══ Data shown
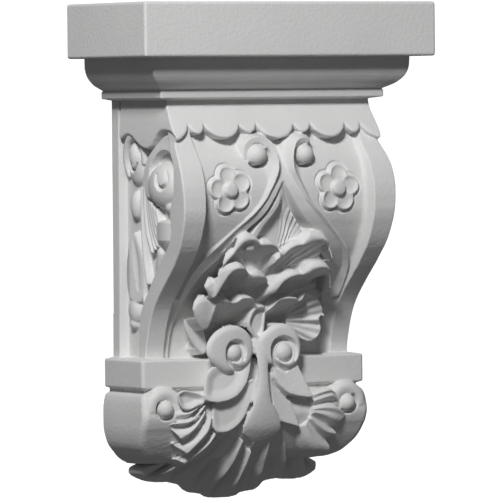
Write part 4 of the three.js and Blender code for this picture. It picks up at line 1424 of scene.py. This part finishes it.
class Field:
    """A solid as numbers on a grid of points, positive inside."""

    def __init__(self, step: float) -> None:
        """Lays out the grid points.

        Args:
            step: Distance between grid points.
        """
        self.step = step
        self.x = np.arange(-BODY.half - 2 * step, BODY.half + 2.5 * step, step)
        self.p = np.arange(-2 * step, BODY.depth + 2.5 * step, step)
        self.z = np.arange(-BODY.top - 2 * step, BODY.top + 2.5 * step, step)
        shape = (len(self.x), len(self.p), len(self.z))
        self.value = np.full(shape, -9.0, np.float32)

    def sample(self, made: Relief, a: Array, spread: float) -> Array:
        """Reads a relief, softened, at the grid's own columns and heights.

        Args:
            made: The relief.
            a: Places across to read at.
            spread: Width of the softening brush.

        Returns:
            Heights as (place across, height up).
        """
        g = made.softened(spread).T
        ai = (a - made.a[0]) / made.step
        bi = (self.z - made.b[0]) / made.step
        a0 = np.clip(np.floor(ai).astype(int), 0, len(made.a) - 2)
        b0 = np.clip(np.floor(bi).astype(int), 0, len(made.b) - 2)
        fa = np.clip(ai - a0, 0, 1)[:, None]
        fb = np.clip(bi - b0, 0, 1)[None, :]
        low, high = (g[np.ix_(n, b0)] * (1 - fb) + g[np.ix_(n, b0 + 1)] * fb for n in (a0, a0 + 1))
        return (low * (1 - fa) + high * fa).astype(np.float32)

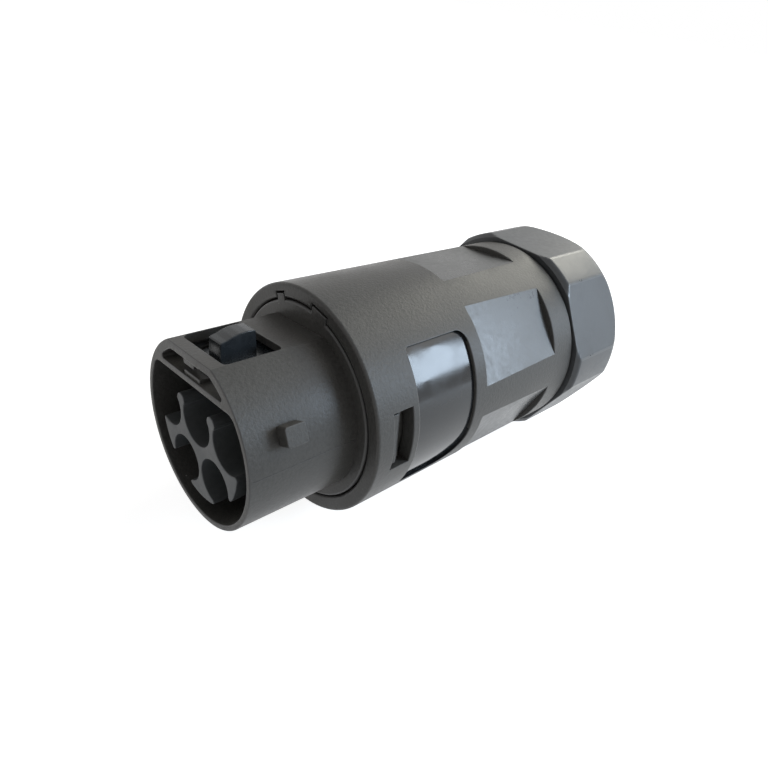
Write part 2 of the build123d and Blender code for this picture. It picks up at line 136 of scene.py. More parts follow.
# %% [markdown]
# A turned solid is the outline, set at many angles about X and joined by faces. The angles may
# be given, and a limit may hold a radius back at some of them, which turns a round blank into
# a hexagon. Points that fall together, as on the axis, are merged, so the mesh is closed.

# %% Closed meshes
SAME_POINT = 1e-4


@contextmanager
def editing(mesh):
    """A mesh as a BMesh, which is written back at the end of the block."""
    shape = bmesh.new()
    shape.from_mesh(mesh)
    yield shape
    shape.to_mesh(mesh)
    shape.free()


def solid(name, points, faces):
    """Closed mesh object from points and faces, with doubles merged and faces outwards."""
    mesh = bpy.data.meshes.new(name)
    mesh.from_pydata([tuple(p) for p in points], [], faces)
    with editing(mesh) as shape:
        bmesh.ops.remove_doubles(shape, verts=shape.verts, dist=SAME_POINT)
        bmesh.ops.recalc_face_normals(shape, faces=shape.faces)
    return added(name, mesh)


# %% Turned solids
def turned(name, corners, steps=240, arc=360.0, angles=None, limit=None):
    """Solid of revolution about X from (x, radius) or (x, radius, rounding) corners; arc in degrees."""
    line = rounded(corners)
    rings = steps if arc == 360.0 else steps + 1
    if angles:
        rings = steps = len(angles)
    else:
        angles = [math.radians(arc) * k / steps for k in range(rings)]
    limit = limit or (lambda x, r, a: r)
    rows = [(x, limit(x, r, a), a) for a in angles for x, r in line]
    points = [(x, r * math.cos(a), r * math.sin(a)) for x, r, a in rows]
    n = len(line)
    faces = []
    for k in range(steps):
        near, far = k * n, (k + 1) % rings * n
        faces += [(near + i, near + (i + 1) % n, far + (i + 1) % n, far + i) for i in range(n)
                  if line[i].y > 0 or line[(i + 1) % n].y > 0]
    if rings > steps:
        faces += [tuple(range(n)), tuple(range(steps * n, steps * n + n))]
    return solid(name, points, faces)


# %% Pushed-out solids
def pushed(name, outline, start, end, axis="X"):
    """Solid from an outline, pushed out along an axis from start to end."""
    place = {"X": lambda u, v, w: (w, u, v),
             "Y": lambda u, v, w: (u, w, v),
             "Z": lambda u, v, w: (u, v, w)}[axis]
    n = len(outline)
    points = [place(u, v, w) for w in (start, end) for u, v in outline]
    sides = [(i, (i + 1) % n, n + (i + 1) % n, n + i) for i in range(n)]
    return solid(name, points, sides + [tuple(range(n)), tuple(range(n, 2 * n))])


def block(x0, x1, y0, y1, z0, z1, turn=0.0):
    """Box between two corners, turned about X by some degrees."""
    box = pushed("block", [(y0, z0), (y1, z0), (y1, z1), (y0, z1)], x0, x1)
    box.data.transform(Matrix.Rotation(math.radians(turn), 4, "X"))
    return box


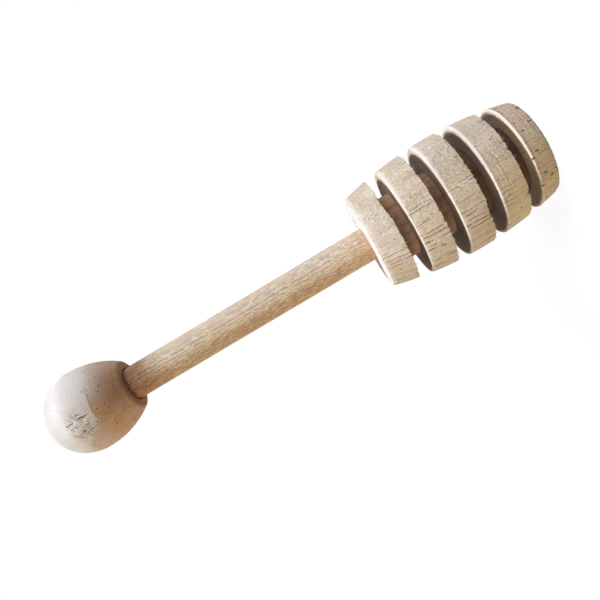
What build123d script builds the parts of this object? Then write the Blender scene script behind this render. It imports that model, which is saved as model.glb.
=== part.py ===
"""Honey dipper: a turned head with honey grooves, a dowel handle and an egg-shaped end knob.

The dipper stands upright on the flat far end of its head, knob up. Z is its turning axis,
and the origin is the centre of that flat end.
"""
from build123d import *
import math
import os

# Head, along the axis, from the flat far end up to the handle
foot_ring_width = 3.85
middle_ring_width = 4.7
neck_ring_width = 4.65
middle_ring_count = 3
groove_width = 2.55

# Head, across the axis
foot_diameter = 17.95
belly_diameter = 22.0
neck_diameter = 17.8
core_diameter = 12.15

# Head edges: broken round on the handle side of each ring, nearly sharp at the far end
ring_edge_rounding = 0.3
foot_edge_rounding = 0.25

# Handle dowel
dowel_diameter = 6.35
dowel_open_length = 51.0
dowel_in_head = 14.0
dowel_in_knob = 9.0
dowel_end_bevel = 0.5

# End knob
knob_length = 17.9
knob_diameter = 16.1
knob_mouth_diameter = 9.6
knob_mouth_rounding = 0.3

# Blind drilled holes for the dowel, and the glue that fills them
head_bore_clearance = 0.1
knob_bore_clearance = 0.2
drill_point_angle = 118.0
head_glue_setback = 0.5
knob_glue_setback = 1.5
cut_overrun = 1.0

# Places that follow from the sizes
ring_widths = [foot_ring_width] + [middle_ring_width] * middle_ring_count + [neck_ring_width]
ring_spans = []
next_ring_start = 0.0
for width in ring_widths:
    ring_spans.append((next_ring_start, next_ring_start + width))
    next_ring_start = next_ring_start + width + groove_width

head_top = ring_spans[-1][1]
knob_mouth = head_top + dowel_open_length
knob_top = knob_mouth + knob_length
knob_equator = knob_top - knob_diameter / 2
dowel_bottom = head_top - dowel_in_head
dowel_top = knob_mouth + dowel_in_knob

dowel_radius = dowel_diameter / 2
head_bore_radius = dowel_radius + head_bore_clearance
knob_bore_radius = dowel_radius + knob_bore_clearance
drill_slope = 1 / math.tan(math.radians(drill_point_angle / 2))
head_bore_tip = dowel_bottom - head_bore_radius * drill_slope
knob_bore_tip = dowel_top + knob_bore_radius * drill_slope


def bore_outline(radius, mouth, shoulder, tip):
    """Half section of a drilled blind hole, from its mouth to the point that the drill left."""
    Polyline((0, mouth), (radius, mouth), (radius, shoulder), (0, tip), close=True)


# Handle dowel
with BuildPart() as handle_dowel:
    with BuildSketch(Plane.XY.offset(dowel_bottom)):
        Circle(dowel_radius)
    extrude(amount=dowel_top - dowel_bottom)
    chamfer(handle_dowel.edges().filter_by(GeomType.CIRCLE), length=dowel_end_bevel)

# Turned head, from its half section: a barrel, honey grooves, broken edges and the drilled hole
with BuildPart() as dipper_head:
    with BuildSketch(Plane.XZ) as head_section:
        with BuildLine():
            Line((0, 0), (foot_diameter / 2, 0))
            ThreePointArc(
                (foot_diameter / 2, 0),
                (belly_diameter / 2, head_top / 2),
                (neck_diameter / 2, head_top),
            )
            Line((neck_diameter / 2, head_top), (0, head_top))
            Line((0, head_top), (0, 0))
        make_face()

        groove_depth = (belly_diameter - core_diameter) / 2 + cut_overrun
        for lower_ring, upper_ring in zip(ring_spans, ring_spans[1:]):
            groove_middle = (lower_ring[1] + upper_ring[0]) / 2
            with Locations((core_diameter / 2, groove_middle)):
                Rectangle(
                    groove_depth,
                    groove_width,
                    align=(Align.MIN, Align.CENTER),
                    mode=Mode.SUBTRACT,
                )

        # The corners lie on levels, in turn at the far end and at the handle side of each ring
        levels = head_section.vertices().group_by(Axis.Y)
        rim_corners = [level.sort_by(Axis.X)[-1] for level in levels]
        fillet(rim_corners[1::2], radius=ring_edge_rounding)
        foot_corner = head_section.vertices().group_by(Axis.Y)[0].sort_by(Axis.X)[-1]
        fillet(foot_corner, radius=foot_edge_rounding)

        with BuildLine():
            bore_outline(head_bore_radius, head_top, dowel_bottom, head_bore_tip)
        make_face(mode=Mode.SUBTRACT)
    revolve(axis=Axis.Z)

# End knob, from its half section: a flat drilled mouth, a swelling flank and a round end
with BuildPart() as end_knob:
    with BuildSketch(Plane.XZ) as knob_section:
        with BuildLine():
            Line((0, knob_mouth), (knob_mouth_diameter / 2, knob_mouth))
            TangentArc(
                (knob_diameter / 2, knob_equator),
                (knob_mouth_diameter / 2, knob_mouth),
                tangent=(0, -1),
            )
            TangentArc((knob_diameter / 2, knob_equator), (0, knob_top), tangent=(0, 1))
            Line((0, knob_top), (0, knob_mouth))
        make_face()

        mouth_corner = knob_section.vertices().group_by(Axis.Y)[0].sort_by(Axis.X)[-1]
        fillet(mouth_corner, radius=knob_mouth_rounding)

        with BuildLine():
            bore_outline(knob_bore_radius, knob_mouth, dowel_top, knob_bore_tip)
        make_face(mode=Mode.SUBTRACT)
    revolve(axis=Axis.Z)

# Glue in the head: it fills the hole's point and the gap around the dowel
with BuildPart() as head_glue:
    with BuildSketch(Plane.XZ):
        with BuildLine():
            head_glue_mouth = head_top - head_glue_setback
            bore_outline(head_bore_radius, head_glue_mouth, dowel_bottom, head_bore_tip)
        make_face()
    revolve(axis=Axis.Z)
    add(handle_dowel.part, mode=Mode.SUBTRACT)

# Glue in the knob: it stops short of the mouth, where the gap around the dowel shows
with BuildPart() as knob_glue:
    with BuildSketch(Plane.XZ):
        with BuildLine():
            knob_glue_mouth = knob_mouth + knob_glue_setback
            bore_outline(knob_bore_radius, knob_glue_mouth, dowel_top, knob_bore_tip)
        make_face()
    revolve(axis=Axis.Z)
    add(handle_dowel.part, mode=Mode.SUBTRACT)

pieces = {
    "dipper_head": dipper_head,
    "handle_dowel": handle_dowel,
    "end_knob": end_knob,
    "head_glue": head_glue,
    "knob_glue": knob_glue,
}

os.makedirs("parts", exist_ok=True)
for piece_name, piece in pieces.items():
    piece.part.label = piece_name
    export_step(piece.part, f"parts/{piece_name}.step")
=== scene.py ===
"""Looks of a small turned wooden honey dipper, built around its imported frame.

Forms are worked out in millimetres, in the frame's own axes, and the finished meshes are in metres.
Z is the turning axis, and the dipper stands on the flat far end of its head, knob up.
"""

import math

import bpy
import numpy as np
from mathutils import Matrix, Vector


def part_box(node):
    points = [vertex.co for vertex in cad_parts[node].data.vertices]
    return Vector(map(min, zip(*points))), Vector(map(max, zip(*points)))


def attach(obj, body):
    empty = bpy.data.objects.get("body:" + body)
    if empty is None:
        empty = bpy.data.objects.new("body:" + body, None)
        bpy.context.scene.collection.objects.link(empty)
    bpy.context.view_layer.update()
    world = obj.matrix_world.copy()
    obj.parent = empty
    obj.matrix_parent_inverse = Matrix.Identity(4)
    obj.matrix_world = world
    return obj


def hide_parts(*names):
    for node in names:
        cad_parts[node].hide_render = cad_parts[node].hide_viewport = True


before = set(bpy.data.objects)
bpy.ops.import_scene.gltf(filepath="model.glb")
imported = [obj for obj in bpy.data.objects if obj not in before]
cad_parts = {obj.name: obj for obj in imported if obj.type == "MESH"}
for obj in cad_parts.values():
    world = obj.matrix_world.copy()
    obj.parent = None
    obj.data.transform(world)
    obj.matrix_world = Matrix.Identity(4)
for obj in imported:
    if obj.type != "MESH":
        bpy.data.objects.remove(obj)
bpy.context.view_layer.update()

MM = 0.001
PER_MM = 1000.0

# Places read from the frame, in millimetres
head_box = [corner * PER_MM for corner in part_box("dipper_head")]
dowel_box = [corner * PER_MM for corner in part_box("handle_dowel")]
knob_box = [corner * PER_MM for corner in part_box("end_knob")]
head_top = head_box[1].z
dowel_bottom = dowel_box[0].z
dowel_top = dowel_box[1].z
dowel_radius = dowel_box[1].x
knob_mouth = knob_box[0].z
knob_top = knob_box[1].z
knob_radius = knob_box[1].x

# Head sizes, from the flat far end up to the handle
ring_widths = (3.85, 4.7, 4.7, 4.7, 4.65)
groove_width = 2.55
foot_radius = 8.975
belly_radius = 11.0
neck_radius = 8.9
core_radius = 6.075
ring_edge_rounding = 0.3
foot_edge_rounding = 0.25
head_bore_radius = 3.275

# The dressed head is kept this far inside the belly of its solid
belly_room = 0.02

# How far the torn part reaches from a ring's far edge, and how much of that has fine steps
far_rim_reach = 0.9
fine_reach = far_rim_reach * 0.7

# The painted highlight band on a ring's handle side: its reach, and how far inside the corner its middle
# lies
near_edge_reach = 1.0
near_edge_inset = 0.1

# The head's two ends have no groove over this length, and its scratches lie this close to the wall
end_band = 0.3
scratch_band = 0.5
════
● **Problem**: Only the lines from the one with "# Glue in the knob: it" up to the one with "points = [vertex.co" should be repeated, both included, exactly as they appear.

● **Exercise answer**:
# Glue in the knob: it stops short of the mouth, where the gap around the dowel shows
with BuildPart() as knob_glue:
    with BuildSketch(Plane.XZ):
        with BuildLine():
            knob_glue_mouth = knob_mouth + knob_glue_setback
            bore_outline(knob_bore_radius, knob_glue_mouth, dowel_top, knob_bore_tip)
        make_face()
    revolve(axis=Axis.Z)
    add(handle_dowel.part, mode=Mode.SUBTRACT)

pieces = {
    "dipper_head": dipper_head,
    "handle_dowel": handle_dowel,
    "end_knob": end_knob,
    "head_glue": head_glue,
    "knob_glue": knob_glue,
}

os.makedirs("parts", exist_ok=True)
for piece_name, piece in pieces.items():
    piece.part.label = piece_name
    export_step(piece.part, f"parts/{piece_name}.step")
=== scene.py ===
"""Looks of a small turned wooden honey dipper, built around its imported frame.

Forms are worked out in millimetres, in the frame's own axes, and the finished meshes are in metres.
Z is the turning axis, and the dipper stands on the flat far end of its head, knob up.
"""

import math

import bpy
import numpy as np
from mathutils import Matrix, Vector


def part_box(node):
    points = [vertex.co for vertex in cad_parts[node].data.vertices]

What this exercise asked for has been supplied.